The rule is not the same, however, where the property being transferred is the homestead of the parties. A homestead of a married person cannot be conveyed or encumbered unless the instrument transferring the interest therein is executed and acknowledged by both the husband and the wife. Sec. 47-18-05, N.D.C.C.; Dixon v. Kaufman, 79 N.D. 633, 58 N.W.2d 797; Nichols v. Schutte, 75 N.D. 207, 26 N.W.2d 515.
In this case, there was a purported acknowledgment of the signatures of both of the defendants on the option agreement. The record clearly discloses, however, that the defendant Arno Kresse never appeared before the notary in the State of North Dakota. Therefore, if the property was, in fact, the homestead of the parties on the date the option was signed, the purported acknowledgment was void and of no effect. Section 44-06-01 of the North Dakota Century Code provides that a notary shall have the power and authority to take acknowledgments anywhere in the State.
Thus, since the jurisdiction of a notary public appointed in the State of North Dakota is limited to acknowledgments taken within the State, the acknowledgment of the signature of the defendant Arno Kresse made before the North Dakota notary in the State of Minnesota would be of no effect. If, however, as determined by the trial court, the property in question is not the homestead of the parties, no acknowledgment before a notary is necessary and the signature of the defendant Arno Kresse to the option agreement was all that was required.

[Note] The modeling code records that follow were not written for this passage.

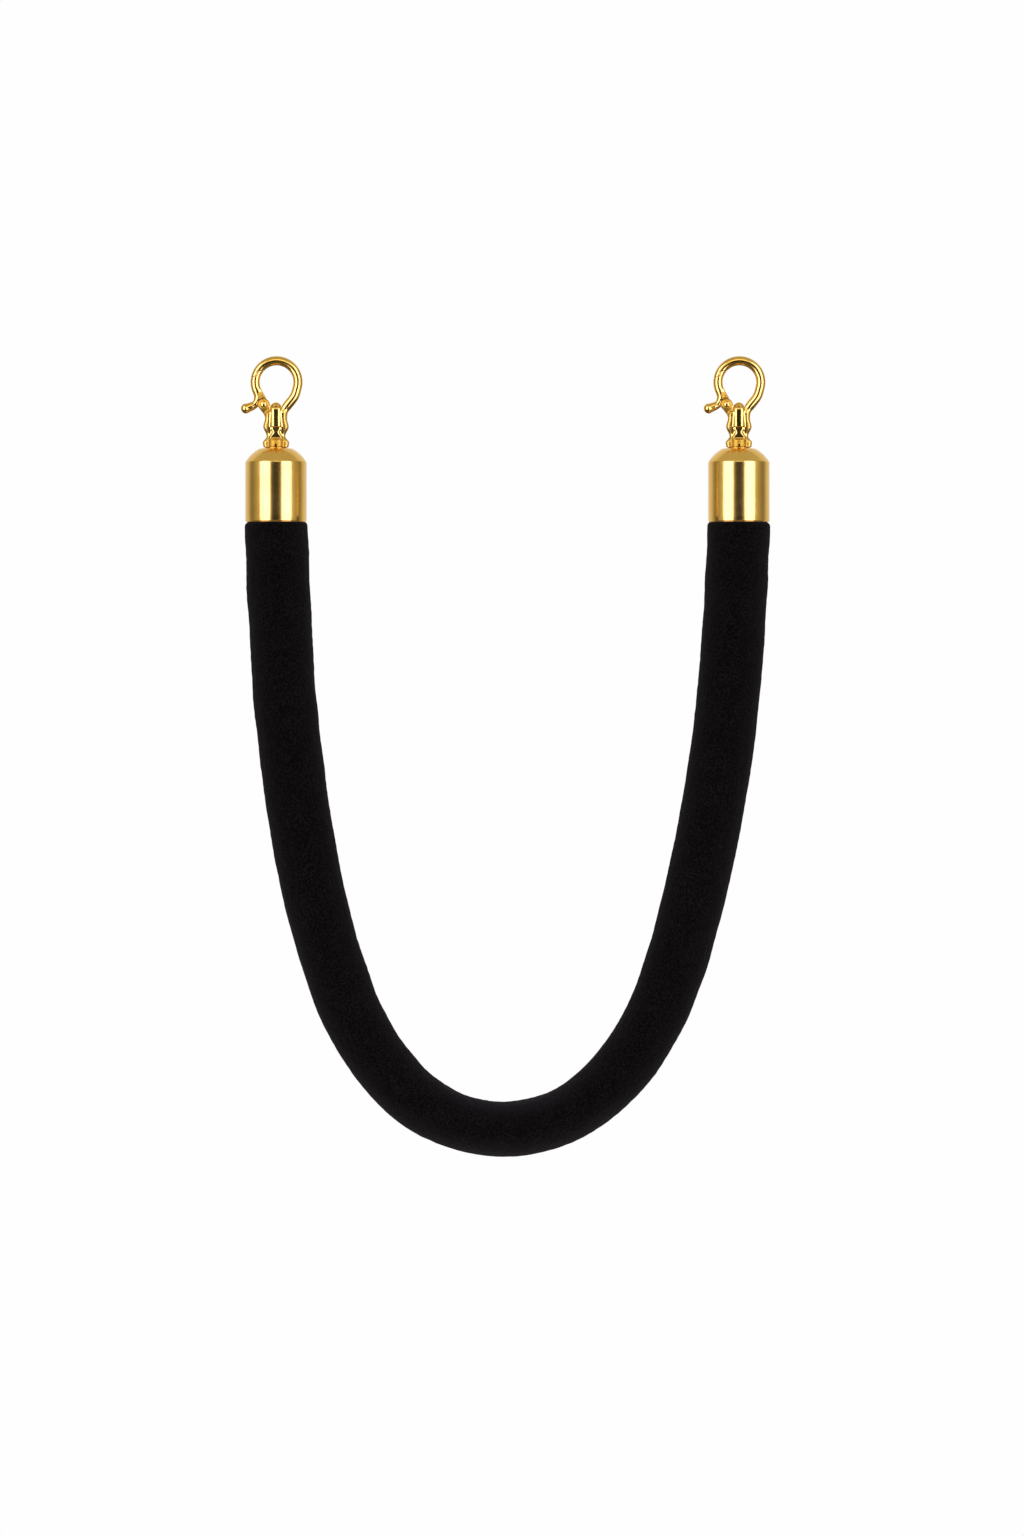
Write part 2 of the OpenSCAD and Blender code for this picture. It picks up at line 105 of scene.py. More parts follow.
# The turned parts
FERRULE_R = 21.5
FERRULE_WALL = 1.2
DOME_R = 24.7
WASHER_R = 7.5
WASHER_HOLE_R = 3.1
WASHER_T = 0.8
STUD_R = 3.0
STUD_BORE_R = 3.05
THREAD_R = 2.5
STUD_HEAD_R = 3.9
STUD_HEAD_H = 3.3
HEAD_SEAT_R = 4.35
RIVET_R = 1.2
RIVET_HEAD_R = 1.9
RIVET_HEAD_H = 0.5

# The hook's ring: its wire starts at the foot's bearing and ends at the nose's, in degrees from +X.
# Its leg runs down into the right-hand wing, as X, Z and radius.
RING_R = 15.0
RING_X = 0.4
RING_Z = -11.75
WIRE_R = 3.25
RING_FOOT = -18
NOSE = 185
LEG = [(13.25, -21.0, 3.3), (10.4, -25.2, 3.35), (7.4, -28.9, 3.3), (5.1, -32.5, 3.0), (4.3, -37.5, 2.8)]

# The column that the stud runs in, a little flat in front, and the waisted neck under it, as
# (height, half width) stations across and front to back
COLUMN_R = 5.3
COLUMN_FLAT = 5.12
NECK_STATIONS = [(-42, 4.4), (-44.2, 4.6), (-46.8, 4.0), (-51.4, 5.5), (-52.2, 6.0), (-57.4, 6.1)]
NECK_FLATS = [(-42, 3.75), (-50.8, 3.8), (-52.8, 6.1), (-57.4, 6.1)]

# The wings at the column's sides, as (height, half width) stations across and front to back
WING_TOP = -32.0
WING_STATIONS = [(-33, 7.7), (-36.5, 7.6), (-43, 8.9), (-49.6, 6.6), (-54.2, 9.25), (-57.4, 8.8)]
WING_DEPTHS = [(-33, 3.8), (-38, 3.5), (-43, 3.2), (-48.5, 2.3), (-54.4, 3.4), (-57.4, 3.4)]

# The gate's pivot between the ears, which taper down to their foot
PIN = np.array([-8.5, 0.0, -27.4])
EAR_R = 4.2
EAR_T = 7.6
EAR_ROOM = 0.35
EAR_FOOT = (-4.0, -36.2)
EAR_FOOT_R = 2.3
BOSS_R = 3.4
TONGUE_T = 3.7
SLOT_T = 4.0
SPRING_POCKET_R = 2.6
SPRING_POCKET_DEPTH = 1.7

# The gate: an arm on the ring's circle, a strand that leaves it, and the thumb tab's ball
ARM_TIP = 120
ARM_FOOT = 205
STRAND = [(-12.5, -20.9, 3.05), (-12.8, -24.2, 2.8), (-14.6, -27.3, 2.7), (-17.7, -28.9, 2.65)]
TAB_BALL = (-21.0, -30.1, 3.6)

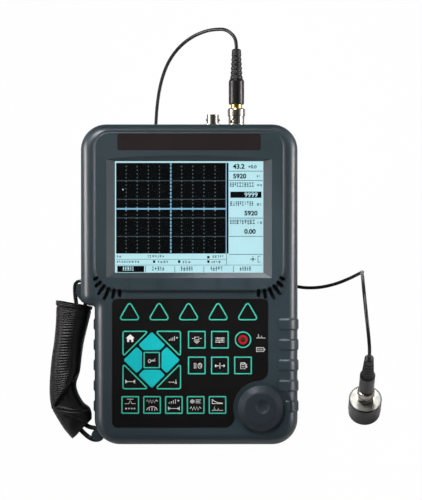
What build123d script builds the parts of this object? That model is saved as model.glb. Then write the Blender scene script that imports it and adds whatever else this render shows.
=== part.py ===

Section 47-18-02 of the North Dakota Century Code defines "head of a family." The evidence taken by the trial court, pursuant to our remand, discloses that the defendants, although not divorced, are living separate and apart from each other. The husband maintains his residence at the farm where the parties formerly resided, while the wife, the defendant Minnie Kresse, lives on the premises described in the complaint with a daughter and grandchildren who are not dependent upon the defendant. The trial court found that, *608 under these circumstances, she was not the "head of a family" under Section 47-18-02 of the North Dakota Century Code, and therefore not empowered to claim a separate homestead. The appellant contends that the trial court is in error in this finding, that the defendant does qualify as the "head of a family" under this statute, and that the premises, on the date of the signing of the option, were and now are her homestead.
We have examined the record and, having considered all of the evidence, find that the defendant Minnie Kresse is not the "head of a family," as defined by Section 47-18-02, North Dakota Century Code, and that the premises described in the complaint were not her homestead on the 18th day of May, 1960, when she signed the option agreement.
For reasons stated herein, the judgment of the district court is affirmed.
MORRIS, C. J., and BURKE and TEIGEN, JJ., concur.
ERICKSTAD, J., not being a member of this Court at the time of submission of this case, did not participate.